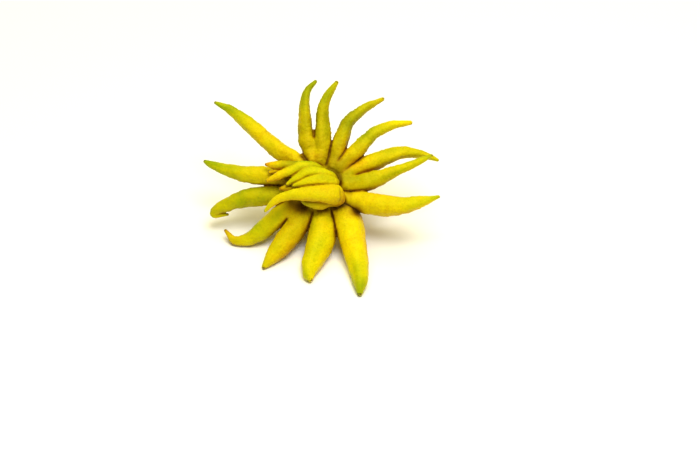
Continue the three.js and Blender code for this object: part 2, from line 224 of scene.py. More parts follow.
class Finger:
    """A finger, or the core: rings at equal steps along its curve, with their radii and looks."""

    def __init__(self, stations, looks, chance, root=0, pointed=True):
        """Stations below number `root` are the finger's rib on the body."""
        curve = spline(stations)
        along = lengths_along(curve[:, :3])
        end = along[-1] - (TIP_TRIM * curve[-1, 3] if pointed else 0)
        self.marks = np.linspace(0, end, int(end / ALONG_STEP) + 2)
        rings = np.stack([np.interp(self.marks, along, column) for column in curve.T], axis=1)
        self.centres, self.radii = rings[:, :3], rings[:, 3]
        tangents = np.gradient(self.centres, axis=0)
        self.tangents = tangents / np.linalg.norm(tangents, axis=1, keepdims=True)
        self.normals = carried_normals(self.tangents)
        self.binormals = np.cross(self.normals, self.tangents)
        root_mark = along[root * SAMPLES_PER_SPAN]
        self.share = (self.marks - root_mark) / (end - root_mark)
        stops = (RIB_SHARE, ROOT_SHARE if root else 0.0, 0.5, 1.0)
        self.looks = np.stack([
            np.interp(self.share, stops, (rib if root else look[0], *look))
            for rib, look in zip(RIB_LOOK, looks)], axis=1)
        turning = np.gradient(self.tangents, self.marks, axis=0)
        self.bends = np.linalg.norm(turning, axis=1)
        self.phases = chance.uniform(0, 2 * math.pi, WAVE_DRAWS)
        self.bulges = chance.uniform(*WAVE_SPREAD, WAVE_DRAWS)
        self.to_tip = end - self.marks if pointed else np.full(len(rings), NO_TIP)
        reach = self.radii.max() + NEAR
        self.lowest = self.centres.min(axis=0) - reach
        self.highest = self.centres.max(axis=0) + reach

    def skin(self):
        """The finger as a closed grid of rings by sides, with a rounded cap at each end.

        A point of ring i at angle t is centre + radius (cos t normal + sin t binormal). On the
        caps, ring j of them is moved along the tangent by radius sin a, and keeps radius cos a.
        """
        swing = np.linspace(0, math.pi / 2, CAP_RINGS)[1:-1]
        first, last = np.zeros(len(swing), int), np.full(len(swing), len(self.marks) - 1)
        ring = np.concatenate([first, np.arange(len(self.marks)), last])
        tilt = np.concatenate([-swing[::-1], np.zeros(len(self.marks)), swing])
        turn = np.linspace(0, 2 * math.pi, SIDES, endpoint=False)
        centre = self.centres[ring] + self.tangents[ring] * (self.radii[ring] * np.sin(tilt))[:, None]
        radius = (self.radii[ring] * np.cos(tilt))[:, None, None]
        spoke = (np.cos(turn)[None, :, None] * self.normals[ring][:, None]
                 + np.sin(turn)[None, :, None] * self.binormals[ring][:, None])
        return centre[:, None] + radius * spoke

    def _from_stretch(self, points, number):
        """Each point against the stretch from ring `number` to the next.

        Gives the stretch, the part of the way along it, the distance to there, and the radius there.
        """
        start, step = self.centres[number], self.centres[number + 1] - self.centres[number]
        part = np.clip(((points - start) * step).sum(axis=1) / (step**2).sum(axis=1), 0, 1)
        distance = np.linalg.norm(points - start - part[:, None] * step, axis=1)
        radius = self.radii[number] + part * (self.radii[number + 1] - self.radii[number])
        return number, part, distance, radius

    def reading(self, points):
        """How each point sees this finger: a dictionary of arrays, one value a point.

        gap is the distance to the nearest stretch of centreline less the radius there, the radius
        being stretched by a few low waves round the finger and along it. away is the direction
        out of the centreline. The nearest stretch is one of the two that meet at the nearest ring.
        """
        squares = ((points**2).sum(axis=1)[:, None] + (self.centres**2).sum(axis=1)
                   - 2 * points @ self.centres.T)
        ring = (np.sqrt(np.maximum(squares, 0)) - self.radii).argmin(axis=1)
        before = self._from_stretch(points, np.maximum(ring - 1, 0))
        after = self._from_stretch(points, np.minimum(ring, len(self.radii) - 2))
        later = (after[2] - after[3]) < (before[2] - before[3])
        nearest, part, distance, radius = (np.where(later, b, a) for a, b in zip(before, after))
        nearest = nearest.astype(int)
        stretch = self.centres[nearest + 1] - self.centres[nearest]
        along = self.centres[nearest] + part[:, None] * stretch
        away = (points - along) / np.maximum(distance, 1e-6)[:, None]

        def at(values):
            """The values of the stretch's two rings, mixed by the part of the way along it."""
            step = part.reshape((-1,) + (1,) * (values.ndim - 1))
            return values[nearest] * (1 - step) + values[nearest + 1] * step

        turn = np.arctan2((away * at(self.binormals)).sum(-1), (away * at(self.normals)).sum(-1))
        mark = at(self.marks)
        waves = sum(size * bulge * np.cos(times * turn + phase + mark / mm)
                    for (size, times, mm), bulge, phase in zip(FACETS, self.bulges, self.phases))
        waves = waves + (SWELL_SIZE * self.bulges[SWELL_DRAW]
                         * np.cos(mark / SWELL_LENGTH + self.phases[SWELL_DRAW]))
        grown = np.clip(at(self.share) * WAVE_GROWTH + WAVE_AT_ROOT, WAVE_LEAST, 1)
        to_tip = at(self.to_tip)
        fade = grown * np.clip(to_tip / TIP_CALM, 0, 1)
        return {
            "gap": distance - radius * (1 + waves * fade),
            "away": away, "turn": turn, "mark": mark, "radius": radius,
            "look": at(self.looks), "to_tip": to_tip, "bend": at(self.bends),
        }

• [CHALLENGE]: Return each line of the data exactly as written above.

• [EXERCISE ANSWER]:
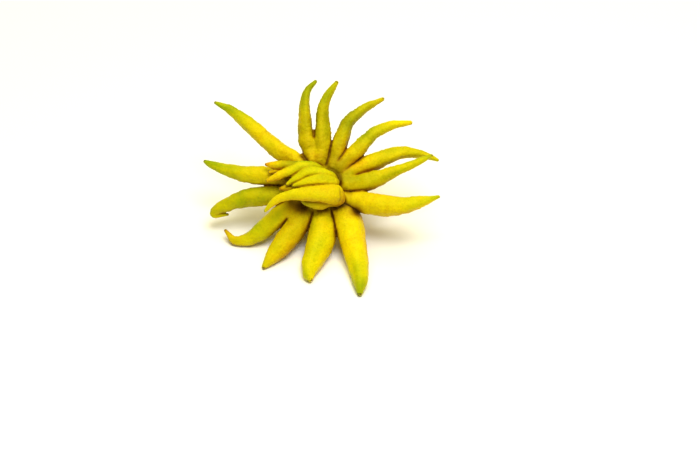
Continue the three.js and Blender code for this object: part 2, from line 224 of scene.py. More parts follow.
class Finger:
    """A finger, or the core: rings at equal steps along its curve, with their radii and looks."""

    def __init__(self, stations, looks, chance, root=0, pointed=True):
        """Stations below number `root` are the finger's rib on the body."""
        curve = spline(stations)
        along = lengths_along(curve[:, :3])
        end = along[-1] - (TIP_TRIM * curve[-1, 3] if pointed else 0)
        self.marks = np.linspace(0, end, int(end / ALONG_STEP) + 2)
        rings = np.stack([np.interp(self.marks, along, column) for column in curve.T], axis=1)
        self.centres, self.radii = rings[:, :3], rings[:, 3]
        tangents = np.gradient(self.centres, axis=0)
        self.tangents = tangents / np.linalg.norm(tangents, axis=1, keepdims=True)
        self.normals = carried_normals(self.tangents)
        self.binormals = np.cross(self.normals, self.tangents)
        root_mark = along[root * SAMPLES_PER_SPAN]
        self.share = (self.marks - root_mark) / (end - root_mark)
        stops = (RIB_SHARE, ROOT_SHARE if root else 0.0, 0.5, 1.0)
        self.looks = np.stack([
            np.interp(self.share, stops, (rib if root else look[0], *look))
            for rib, look in zip(RIB_LOOK, looks)], axis=1)
        turning = np.gradient(self.tangents, self.marks, axis=0)
        self.bends = np.linalg.norm(turning, axis=1)
        self.phases = chance.uniform(0, 2 * math.pi, WAVE_DRAWS)
        self.bulges = chance.uniform(*WAVE_SPREAD, WAVE_DRAWS)
        self.to_tip = end - self.marks if pointed else np.full(len(rings), NO_TIP)
        reach = self.radii.max() + NEAR
        self.lowest = self.centres.min(axis=0) - reach
        self.highest = self.centres.max(axis=0) + reach

    def skin(self):
        """The finger as a closed grid of rings by sides, with a rounded cap at each end.

        A point of ring i at angle t is centre + radius (cos t normal + sin t binormal). On the
        caps, ring j of them is moved along the tangent by radius sin a, and keeps radius cos a.
        """
        swing = np.linspace(0, math.pi / 2, CAP_RINGS)[1:-1]
        first, last = np.zeros(len(swing), int), np.full(len(swing), len(self.marks) - 1)
        ring = np.concatenate([first, np.arange(len(self.marks)), last])
        tilt = np.concatenate([-swing[::-1], np.zeros(len(self.marks)), swing])
        turn = np.linspace(0, 2 * math.pi, SIDES, endpoint=False)
        centre = self.centres[ring] + self.tangents[ring] * (self.radii[ring] * np.sin(tilt))[:, None]
        radius = (self.radii[ring] * np.cos(tilt))[:, None, None]
        spoke = (np.cos(turn)[None, :, None] * self.normals[ring][:, None]
                 + np.sin(turn)[None, :, None] * self.binormals[ring][:, None])
        return centre[:, None] + radius * spoke

    def _from_stretch(self, points, number):
        """Each point against the stretch from ring `number` to the next.

        Gives the stretch, the part of the way along it, the distance to there, and the radius there.
        """
        start, step = self.centres[number], self.centres[number + 1] - self.centres[number]
        part = np.clip(((points - start) * step).sum(axis=1) / (step**2).sum(axis=1), 0, 1)
        distance = np.linalg.norm(points - start - part[:, None] * step, axis=1)
        radius = self.radii[number] + part * (self.radii[number + 1] - self.radii[number])
        return number, part, distance, radius

    def reading(self, points):
        """How each point sees this finger: a dictionary of arrays, one value a point.

        gap is the distance to the nearest stretch of centreline less the radius there, the radius
        being stretched by a few low waves round the finger and along it. away is the direction
        out of the centreline. The nearest stretch is one of the two that meet at the nearest ring.
        """
        squares = ((points**2).sum(axis=1)[:, None] + (self.centres**2).sum(axis=1)
                   - 2 * points @ self.centres.T)
        ring = (np.sqrt(np.maximum(squares, 0)) - self.radii).argmin(axis=1)
        before = self._from_stretch(points, np.maximum(ring - 1, 0))
        after = self._from_stretch(points, np.minimum(ring, len(self.radii) - 2))
        later = (after[2] - after[3]) < (before[2] - before[3])
        nearest, part, distance, radius = (np.where(later, b, a) for a, b in zip(before, after))
        nearest = nearest.astype(int)
        stretch = self.centres[nearest + 1] - self.centres[nearest]
        along = self.centres[nearest] + part[:, None] * stretch
        away = (points - along) / np.maximum(distance, 1e-6)[:, None]

        def at(values):
            """The values of the stretch's two rings, mixed by the part of the way along it."""
            step = part.reshape((-1,) + (1,) * (values.ndim - 1))
            return values[nearest] * (1 - step) + values[nearest + 1] * step

        turn = np.arctan2((away * at(self.binormals)).sum(-1), (away * at(self.normals)).sum(-1))
        mark = at(self.marks)
        waves = sum(size * bulge * np.cos(times * turn + phase + mark / mm)
                    for (size, times, mm), bulge, phase in zip(FACETS, self.bulges, self.phases))
        waves = waves + (SWELL_SIZE * self.bulges[SWELL_DRAW]
                         * np.cos(mark / SWELL_LENGTH + self.phases[SWELL_DRAW]))
        grown = np.clip(at(self.share) * WAVE_GROWTH + WAVE_AT_ROOT, WAVE_LEAST, 1)
        to_tip = at(self.to_tip)
        fade = grown * np.clip(to_tip / TIP_CALM, 0, 1)
        return {
            "gap": distance - radius * (1 + waves * fade),
            "away": away, "turn": turn, "mark": mark, "radius": radius,
            "look": at(self.looks), "to_tip": to_tip, "bend": at(self.bends),
        }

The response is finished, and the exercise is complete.